Data items
--- begin ---
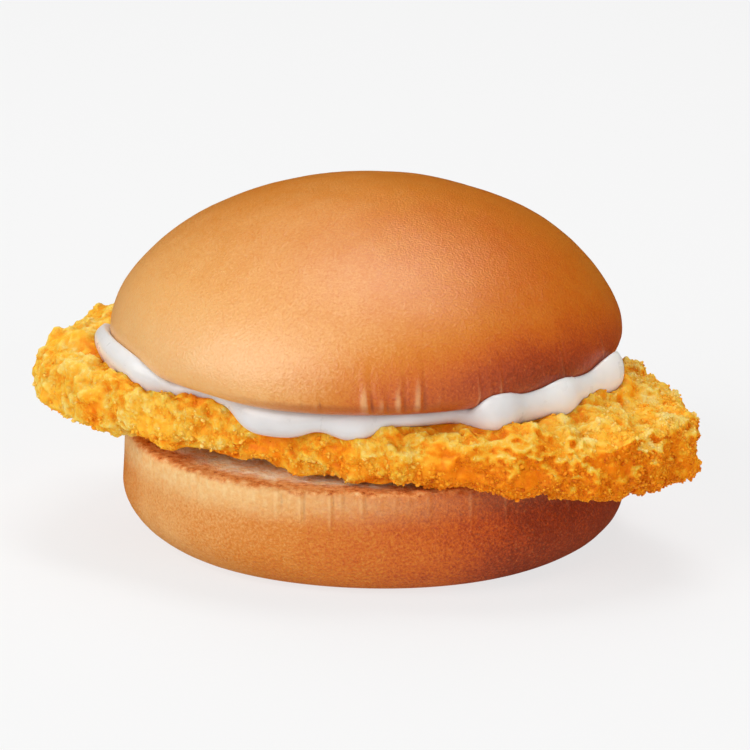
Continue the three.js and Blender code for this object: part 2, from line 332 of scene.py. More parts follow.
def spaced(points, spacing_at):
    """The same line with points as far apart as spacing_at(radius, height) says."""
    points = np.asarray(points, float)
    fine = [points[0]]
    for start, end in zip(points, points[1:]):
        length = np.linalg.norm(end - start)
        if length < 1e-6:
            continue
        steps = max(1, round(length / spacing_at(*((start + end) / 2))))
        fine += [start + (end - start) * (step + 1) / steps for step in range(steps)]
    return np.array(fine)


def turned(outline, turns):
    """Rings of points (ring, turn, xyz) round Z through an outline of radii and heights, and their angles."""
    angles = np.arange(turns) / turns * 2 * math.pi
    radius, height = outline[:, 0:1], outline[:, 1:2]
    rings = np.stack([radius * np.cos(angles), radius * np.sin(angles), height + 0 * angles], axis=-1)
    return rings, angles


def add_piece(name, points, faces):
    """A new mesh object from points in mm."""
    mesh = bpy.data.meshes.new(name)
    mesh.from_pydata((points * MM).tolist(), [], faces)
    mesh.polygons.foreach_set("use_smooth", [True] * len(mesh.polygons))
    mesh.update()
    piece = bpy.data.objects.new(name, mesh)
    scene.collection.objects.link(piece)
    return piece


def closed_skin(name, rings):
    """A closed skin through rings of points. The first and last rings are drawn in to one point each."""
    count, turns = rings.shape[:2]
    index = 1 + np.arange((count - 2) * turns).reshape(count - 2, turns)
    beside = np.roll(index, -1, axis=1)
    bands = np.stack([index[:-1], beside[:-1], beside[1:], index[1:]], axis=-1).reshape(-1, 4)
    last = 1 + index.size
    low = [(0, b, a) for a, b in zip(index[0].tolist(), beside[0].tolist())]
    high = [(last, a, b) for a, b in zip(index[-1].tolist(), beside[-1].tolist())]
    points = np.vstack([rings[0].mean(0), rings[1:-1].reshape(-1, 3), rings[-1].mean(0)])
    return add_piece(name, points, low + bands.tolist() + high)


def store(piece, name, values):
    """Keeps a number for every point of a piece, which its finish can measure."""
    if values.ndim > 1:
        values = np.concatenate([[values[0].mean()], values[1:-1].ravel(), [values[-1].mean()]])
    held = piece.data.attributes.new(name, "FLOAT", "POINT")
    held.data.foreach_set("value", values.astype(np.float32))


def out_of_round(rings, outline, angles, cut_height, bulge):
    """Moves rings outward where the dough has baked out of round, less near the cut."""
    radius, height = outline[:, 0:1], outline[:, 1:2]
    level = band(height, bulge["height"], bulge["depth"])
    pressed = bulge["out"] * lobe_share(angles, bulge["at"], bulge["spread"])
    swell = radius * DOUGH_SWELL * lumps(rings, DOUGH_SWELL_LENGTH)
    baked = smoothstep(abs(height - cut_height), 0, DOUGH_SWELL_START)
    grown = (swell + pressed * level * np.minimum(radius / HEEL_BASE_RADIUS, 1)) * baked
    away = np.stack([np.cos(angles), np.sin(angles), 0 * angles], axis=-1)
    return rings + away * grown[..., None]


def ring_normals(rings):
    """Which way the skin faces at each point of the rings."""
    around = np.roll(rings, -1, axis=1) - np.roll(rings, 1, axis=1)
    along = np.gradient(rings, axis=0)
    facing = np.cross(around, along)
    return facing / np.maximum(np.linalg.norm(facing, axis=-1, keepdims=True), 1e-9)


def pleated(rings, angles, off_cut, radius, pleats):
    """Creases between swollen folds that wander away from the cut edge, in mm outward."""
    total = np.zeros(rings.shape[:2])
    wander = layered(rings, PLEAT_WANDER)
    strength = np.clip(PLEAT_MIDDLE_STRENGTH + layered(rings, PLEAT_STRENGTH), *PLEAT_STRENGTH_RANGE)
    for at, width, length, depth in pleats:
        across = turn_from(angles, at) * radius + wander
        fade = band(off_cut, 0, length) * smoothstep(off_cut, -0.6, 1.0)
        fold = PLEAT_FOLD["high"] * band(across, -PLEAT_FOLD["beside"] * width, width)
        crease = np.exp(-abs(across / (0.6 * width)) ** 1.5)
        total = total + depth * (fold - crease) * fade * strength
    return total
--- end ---
--- begin ---
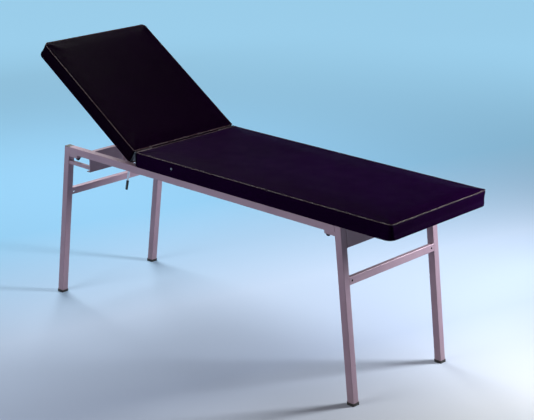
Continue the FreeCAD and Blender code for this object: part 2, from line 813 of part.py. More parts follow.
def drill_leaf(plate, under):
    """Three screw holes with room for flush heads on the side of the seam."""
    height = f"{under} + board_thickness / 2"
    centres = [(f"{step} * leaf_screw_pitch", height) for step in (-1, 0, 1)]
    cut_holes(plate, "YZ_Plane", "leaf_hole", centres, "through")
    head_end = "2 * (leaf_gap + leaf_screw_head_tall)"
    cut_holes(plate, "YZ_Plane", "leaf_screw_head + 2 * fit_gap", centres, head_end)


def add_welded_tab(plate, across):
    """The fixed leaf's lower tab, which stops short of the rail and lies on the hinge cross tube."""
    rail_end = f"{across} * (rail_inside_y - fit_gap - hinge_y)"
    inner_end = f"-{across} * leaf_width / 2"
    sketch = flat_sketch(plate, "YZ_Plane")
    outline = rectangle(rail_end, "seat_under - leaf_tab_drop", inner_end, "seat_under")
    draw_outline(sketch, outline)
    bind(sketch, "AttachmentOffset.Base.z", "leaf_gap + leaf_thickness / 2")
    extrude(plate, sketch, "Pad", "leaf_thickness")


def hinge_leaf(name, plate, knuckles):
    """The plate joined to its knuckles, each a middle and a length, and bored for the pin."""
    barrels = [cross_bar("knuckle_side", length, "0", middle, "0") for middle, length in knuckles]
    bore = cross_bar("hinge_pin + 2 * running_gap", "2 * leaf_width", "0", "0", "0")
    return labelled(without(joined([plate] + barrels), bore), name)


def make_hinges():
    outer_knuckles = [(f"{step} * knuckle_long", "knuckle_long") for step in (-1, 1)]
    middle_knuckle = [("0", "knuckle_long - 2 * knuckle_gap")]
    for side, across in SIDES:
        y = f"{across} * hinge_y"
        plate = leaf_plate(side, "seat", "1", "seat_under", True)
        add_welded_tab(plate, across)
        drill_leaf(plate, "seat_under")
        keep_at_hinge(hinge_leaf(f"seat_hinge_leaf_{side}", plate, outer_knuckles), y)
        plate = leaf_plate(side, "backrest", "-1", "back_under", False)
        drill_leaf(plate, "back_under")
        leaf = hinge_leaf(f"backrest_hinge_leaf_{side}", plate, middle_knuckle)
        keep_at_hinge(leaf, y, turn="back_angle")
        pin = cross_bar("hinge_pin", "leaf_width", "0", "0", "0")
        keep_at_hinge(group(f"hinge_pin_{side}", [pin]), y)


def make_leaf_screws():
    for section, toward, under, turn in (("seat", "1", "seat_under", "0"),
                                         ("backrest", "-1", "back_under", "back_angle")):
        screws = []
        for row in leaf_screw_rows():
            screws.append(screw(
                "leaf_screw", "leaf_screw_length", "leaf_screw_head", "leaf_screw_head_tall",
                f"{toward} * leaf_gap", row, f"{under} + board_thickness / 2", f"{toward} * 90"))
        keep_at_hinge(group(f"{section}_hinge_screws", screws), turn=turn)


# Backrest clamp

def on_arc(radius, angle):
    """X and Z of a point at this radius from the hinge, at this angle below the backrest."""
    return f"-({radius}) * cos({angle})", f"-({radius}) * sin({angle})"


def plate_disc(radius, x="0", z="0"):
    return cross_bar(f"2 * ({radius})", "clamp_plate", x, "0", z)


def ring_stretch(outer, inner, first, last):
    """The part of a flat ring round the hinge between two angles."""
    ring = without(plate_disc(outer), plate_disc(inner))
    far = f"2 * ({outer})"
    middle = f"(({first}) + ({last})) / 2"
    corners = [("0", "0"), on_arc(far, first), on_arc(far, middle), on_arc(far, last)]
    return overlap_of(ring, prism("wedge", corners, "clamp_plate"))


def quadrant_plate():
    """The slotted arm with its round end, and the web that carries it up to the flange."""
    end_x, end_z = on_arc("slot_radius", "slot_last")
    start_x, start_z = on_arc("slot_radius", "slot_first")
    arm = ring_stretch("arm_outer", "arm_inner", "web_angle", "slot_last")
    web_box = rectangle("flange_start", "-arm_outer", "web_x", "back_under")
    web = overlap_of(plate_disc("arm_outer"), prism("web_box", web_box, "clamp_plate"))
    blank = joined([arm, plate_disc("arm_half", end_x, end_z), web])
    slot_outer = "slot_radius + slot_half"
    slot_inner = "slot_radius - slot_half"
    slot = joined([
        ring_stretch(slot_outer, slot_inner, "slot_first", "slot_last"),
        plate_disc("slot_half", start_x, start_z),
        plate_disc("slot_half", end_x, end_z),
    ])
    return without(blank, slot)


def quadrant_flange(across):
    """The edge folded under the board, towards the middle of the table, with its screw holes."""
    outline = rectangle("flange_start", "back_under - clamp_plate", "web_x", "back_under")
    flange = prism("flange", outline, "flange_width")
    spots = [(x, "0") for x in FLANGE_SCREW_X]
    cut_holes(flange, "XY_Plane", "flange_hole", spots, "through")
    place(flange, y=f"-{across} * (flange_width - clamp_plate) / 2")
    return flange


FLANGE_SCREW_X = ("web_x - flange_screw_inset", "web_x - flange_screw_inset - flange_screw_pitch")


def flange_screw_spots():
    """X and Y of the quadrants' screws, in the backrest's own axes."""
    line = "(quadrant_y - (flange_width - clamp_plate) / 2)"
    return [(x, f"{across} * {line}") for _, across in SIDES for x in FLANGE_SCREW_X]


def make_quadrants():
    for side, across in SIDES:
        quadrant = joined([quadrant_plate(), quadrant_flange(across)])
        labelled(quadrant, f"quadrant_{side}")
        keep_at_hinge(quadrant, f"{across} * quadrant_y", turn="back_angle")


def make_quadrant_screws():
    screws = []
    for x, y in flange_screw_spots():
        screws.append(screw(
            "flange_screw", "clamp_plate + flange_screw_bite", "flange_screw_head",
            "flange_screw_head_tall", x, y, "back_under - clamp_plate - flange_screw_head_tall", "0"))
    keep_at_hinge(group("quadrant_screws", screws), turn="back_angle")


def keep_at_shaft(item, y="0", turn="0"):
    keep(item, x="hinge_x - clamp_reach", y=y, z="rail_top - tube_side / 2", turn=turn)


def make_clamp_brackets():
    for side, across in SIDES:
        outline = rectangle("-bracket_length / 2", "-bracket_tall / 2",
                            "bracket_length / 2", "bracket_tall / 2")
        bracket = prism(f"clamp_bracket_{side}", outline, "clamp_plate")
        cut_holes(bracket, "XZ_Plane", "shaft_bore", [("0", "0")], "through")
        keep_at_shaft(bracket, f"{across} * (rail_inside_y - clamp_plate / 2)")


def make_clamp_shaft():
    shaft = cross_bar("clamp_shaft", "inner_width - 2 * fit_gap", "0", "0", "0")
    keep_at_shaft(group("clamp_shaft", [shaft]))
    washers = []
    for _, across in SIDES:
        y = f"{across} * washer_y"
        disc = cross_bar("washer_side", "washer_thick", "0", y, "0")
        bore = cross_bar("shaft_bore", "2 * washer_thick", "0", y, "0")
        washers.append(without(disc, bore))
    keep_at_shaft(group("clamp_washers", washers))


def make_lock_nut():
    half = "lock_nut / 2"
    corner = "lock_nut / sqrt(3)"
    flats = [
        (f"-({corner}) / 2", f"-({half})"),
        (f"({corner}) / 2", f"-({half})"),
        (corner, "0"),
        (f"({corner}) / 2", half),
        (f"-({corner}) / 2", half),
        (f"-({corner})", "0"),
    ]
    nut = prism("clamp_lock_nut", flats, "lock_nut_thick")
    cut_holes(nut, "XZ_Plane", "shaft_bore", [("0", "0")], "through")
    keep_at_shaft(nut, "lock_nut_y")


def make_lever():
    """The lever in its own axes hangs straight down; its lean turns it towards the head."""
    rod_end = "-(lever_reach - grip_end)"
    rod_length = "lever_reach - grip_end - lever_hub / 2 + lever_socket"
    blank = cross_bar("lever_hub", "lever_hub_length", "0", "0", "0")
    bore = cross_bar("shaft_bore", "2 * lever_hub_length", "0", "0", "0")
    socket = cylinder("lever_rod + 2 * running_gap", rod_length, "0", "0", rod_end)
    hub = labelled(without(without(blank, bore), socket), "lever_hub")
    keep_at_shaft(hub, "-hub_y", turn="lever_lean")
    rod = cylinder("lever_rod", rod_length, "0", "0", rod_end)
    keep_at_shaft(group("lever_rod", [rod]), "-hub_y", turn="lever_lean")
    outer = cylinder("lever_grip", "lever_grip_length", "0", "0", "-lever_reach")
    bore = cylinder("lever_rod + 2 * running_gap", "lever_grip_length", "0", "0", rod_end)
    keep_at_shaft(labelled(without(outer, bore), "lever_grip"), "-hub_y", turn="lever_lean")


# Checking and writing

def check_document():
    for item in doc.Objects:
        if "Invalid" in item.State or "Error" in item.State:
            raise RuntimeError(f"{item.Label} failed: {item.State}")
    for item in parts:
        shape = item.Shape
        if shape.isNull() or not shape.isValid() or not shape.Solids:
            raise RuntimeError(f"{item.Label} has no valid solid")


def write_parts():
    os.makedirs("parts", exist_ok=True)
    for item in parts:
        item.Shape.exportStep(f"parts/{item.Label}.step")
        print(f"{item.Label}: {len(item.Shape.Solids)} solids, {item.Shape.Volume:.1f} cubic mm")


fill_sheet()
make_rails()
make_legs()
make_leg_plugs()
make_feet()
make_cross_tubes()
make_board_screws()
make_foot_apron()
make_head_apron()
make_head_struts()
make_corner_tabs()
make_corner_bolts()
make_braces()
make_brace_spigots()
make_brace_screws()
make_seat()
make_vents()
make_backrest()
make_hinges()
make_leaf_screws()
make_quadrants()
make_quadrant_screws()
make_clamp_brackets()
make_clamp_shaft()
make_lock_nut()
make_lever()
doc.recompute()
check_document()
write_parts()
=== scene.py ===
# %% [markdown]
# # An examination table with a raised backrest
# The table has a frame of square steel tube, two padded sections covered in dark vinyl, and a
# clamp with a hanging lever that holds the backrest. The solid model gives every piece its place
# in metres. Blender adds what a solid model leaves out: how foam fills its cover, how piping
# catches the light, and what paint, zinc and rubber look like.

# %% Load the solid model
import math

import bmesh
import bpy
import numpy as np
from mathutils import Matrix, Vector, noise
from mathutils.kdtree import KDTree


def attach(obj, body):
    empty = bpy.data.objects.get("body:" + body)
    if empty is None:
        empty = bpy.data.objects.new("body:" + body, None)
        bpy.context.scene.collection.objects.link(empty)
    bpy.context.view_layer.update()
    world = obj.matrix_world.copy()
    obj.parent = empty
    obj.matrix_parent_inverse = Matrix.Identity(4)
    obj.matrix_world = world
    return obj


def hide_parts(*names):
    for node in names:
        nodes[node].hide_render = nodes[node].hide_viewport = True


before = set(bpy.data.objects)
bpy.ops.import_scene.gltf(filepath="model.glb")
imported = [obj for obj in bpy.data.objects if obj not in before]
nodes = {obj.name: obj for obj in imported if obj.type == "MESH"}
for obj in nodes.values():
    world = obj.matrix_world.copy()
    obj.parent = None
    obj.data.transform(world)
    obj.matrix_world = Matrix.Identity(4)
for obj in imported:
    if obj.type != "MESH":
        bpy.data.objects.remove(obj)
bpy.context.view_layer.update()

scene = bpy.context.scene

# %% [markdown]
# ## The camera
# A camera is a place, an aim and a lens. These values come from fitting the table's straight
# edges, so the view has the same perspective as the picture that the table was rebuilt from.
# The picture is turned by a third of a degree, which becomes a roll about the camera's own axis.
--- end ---
--- begin ---
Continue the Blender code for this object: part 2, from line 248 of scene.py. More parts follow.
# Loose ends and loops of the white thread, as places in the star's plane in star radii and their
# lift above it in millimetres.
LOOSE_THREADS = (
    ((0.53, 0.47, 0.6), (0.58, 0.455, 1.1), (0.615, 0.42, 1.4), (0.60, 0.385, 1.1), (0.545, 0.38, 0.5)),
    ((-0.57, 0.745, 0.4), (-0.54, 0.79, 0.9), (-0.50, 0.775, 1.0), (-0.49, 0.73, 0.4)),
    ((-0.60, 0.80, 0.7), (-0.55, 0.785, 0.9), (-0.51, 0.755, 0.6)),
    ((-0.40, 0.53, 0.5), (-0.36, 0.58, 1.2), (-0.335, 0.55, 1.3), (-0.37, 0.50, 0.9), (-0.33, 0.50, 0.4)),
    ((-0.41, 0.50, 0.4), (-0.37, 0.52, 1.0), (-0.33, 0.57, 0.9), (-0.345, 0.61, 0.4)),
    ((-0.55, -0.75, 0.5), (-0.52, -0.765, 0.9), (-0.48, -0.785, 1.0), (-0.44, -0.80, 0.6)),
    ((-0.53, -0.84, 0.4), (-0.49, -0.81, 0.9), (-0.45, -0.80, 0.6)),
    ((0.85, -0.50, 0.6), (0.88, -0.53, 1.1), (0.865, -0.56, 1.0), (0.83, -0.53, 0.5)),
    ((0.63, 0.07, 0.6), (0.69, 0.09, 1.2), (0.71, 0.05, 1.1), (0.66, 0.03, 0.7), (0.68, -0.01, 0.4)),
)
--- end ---
PROBLEM DESCRIPTION
Begin with the line that has "fill_sheet()" in the listing above and end after the line that has "before = set(bpy.data.objects)"; output those lines exactly.

RESULT
fill_sheet()
make_rails()
make_legs()
make_leg_plugs()
make_feet()
make_cross_tubes()
make_board_screws()
make_foot_apron()
make_head_apron()
make_head_struts()
make_corner_tabs()
make_corner_bolts()
make_braces()
make_brace_spigots()
make_brace_screws()
make_seat()
make_vents()
make_backrest()
make_hinges()
make_leaf_screws()
make_quadrants()
make_quadrant_screws()
make_clamp_brackets()
make_clamp_shaft()
make_lock_nut()
make_lever()
doc.recompute()
check_document()
write_parts()
=== scene.py ===
# %% [markdown]
# # An examination table with a raised backrest
# The table has a frame of square steel tube, two padded sections covered in dark vinyl, and a
# clamp with a hanging lever that holds the backrest. The solid model gives every piece its place
# in metres. Blender adds what a solid model leaves out: how foam fills its cover, how piping
# catches the light, and what paint, zinc and rubber look like.

# %% Load the solid model
import math

import bmesh
import bpy
import numpy as np
from mathutils import Matrix, Vector, noise
from mathutils.kdtree import KDTree


def attach(obj, body):
    empty = bpy.data.objects.get("body:" + body)
    if empty is None:
        empty = bpy.data.objects.new("body:" + body, None)
        bpy.context.scene.collection.objects.link(empty)
    bpy.context.view_layer.update()
    world = obj.matrix_world.copy()
    obj.parent = empty
    obj.matrix_parent_inverse = Matrix.Identity(4)
    obj.matrix_world = world
    return obj


def hide_parts(*names):
    for node in names:
        nodes[node].hide_render = nodes[node].hide_viewport = True


before = set(bpy.data.objects)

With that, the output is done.